Problem details:
Below are records; work out how many of their lines hold the string "node" and give that number alone.

Exercise inputs:
***
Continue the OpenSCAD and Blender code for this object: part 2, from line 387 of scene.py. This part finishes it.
***
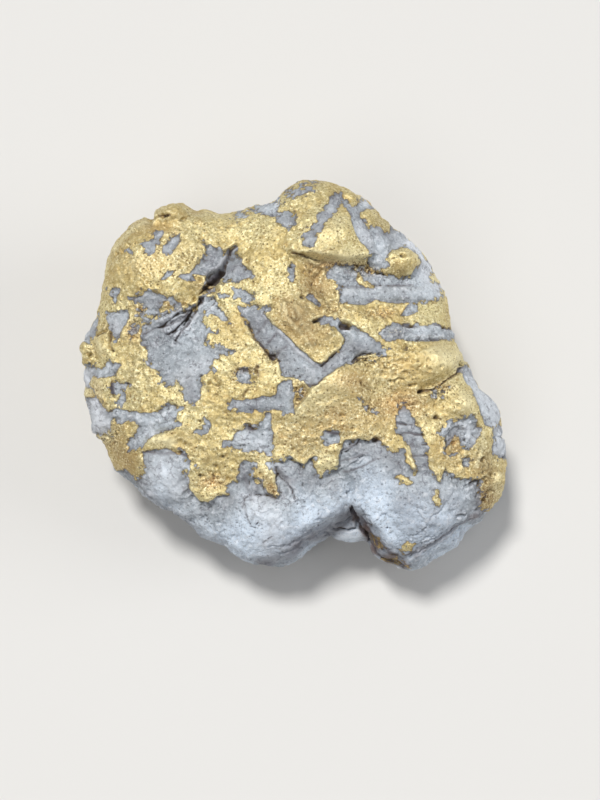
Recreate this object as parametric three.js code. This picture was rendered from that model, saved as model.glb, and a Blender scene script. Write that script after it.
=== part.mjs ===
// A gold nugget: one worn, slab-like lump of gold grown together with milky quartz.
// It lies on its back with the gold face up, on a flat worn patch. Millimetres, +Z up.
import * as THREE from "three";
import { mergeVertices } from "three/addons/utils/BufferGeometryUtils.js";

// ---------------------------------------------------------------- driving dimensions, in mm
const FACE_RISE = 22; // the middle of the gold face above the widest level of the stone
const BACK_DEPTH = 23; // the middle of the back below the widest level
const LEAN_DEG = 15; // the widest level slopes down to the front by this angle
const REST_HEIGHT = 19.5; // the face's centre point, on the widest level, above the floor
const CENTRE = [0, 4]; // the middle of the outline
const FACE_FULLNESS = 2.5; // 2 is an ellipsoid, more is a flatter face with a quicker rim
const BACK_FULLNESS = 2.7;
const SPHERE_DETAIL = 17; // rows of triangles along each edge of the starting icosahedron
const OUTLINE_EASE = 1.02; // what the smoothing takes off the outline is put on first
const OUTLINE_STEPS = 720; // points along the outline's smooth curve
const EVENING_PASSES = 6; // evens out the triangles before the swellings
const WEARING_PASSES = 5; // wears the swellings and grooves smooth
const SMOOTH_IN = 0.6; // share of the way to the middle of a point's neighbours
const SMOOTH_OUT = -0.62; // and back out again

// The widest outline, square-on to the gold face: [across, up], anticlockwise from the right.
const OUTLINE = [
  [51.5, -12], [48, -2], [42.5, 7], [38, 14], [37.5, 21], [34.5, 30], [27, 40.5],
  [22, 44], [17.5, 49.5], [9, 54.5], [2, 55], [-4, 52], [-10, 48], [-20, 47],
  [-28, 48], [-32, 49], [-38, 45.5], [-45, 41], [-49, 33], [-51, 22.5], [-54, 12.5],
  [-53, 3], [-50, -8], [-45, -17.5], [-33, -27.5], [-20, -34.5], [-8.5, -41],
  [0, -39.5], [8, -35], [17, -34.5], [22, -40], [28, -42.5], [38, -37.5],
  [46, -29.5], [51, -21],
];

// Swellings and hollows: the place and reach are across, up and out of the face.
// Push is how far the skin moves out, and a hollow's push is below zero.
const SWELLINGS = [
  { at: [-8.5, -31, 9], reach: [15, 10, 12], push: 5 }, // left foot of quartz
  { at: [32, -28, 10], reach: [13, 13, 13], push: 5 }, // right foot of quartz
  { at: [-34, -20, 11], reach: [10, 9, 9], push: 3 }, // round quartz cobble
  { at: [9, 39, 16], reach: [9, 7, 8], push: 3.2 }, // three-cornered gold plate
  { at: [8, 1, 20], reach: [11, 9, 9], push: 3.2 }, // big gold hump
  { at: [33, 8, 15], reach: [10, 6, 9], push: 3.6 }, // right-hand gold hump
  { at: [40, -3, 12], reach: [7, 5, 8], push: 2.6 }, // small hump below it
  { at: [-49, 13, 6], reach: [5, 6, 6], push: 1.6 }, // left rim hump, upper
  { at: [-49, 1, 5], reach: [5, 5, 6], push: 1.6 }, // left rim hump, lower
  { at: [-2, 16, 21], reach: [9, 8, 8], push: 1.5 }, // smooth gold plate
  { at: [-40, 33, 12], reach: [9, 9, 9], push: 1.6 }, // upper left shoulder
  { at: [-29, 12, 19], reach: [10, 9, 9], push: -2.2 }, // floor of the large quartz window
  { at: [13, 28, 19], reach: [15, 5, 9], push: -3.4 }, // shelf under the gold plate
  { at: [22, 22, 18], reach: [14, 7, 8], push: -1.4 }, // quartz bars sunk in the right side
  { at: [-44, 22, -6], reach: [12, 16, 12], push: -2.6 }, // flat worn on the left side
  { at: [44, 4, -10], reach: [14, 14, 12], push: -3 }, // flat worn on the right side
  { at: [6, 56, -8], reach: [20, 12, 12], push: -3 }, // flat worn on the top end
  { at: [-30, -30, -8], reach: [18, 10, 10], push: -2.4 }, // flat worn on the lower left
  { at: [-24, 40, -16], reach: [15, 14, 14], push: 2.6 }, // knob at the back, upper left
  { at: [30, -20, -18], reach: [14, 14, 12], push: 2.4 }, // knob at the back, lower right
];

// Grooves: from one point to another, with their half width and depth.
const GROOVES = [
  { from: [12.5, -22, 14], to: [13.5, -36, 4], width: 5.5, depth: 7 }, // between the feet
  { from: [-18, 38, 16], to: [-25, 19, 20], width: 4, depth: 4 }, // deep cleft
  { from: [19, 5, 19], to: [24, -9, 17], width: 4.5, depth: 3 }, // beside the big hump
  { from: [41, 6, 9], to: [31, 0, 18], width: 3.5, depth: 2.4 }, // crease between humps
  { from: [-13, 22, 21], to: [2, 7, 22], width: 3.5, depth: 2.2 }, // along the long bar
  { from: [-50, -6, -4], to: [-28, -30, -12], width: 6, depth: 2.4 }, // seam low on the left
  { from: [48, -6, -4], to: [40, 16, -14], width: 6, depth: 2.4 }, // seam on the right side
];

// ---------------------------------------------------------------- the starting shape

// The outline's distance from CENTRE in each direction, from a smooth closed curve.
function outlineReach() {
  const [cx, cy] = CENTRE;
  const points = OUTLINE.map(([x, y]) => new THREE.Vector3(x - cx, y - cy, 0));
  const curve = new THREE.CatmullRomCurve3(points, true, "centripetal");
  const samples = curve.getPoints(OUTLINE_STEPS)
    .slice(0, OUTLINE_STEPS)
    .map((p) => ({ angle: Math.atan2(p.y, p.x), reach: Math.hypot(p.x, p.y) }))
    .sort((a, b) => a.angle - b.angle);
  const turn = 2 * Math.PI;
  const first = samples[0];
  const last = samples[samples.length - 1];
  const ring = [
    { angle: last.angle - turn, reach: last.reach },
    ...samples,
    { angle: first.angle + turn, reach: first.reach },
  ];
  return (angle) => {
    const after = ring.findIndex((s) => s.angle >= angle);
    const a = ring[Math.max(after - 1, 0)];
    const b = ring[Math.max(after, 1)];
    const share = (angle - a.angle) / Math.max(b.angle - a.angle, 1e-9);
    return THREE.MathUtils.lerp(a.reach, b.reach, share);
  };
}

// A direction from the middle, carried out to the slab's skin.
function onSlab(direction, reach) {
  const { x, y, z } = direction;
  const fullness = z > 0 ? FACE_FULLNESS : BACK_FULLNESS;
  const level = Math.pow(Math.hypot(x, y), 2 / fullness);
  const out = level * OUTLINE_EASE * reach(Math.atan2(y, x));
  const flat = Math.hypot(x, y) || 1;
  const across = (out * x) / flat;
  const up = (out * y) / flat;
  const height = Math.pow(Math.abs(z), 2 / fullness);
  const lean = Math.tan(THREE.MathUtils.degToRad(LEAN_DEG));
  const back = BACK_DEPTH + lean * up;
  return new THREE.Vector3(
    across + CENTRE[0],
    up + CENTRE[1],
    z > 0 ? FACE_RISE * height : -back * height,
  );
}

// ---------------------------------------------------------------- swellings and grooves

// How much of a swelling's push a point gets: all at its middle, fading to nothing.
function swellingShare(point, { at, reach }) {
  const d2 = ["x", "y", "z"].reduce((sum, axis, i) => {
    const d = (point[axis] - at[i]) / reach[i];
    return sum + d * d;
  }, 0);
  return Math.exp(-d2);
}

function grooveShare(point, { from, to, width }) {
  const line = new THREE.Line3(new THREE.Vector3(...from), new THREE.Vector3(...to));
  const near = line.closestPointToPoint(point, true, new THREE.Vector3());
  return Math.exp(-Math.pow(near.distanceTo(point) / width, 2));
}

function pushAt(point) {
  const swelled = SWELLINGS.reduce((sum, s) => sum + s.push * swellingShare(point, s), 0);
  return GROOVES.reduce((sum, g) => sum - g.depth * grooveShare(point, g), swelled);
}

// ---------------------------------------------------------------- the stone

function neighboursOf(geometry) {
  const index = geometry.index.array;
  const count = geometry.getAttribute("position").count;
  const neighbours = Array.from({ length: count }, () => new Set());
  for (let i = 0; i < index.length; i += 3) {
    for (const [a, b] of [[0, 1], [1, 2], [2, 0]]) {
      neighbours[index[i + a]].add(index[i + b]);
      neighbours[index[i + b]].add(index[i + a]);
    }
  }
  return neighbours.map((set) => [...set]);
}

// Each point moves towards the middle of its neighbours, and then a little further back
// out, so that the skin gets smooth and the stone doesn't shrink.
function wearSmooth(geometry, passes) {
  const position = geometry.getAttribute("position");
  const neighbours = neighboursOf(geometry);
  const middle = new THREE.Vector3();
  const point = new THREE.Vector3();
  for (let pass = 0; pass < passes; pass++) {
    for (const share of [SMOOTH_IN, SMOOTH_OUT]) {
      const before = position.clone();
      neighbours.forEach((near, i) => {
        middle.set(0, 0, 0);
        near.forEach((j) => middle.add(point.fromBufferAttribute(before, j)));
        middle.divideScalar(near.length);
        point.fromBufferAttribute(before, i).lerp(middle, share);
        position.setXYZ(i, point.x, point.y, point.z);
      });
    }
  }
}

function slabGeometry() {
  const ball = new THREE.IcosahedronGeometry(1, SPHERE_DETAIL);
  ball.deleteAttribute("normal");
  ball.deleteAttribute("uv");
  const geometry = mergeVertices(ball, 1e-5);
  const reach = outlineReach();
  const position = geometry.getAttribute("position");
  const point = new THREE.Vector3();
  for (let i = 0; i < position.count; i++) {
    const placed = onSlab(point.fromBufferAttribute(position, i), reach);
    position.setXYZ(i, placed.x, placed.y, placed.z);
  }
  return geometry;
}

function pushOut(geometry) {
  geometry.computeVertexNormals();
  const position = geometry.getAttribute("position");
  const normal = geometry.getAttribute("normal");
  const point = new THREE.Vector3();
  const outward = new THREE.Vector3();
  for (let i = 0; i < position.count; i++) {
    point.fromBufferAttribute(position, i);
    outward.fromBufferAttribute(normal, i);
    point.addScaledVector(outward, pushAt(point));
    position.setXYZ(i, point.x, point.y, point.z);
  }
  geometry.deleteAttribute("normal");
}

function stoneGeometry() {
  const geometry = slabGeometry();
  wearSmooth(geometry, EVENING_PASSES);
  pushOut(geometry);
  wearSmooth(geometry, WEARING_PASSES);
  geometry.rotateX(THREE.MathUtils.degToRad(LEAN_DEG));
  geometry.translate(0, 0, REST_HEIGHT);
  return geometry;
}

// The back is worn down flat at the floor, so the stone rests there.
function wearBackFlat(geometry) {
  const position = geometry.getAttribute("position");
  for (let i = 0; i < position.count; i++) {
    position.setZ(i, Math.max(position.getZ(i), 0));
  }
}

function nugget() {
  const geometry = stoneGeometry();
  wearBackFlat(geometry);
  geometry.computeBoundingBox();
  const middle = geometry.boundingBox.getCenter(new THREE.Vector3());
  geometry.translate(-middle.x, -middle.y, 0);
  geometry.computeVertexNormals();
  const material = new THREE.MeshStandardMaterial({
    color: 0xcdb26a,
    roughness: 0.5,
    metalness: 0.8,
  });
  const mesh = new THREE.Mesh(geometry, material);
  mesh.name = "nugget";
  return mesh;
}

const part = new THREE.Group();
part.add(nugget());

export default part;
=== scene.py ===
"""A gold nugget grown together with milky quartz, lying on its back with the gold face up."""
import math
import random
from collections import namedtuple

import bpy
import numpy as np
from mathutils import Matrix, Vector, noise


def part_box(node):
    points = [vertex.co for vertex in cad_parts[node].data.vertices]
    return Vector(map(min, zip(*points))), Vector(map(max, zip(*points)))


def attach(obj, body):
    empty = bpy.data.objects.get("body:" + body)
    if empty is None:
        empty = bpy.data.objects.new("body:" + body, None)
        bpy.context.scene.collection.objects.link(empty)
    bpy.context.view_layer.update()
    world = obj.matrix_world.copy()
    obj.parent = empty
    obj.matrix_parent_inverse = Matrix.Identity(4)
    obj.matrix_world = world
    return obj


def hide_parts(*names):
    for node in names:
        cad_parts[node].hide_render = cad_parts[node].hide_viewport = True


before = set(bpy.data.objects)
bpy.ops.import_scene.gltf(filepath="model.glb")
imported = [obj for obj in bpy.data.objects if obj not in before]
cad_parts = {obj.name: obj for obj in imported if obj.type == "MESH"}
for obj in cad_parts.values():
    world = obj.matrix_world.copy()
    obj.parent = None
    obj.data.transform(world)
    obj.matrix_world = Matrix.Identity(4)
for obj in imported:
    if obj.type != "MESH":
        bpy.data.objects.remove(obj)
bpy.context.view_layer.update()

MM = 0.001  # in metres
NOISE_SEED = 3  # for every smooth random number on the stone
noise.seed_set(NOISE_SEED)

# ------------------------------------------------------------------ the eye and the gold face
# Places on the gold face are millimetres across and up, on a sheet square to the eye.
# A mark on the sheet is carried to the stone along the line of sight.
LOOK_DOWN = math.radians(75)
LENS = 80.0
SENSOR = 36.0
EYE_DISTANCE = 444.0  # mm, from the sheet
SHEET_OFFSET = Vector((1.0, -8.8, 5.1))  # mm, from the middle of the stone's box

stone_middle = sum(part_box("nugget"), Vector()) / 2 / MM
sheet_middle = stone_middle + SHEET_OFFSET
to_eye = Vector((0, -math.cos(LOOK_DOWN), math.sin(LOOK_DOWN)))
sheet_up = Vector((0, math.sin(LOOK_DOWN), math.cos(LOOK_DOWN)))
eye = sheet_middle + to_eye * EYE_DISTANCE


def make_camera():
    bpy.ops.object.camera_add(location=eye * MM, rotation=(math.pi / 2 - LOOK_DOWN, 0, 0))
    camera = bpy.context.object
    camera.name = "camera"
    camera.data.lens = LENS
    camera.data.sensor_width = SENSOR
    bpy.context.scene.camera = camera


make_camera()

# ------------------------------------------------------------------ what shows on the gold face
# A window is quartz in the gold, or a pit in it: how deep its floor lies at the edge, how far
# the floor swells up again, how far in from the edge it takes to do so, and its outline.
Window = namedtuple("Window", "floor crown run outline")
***
Exercise output:
4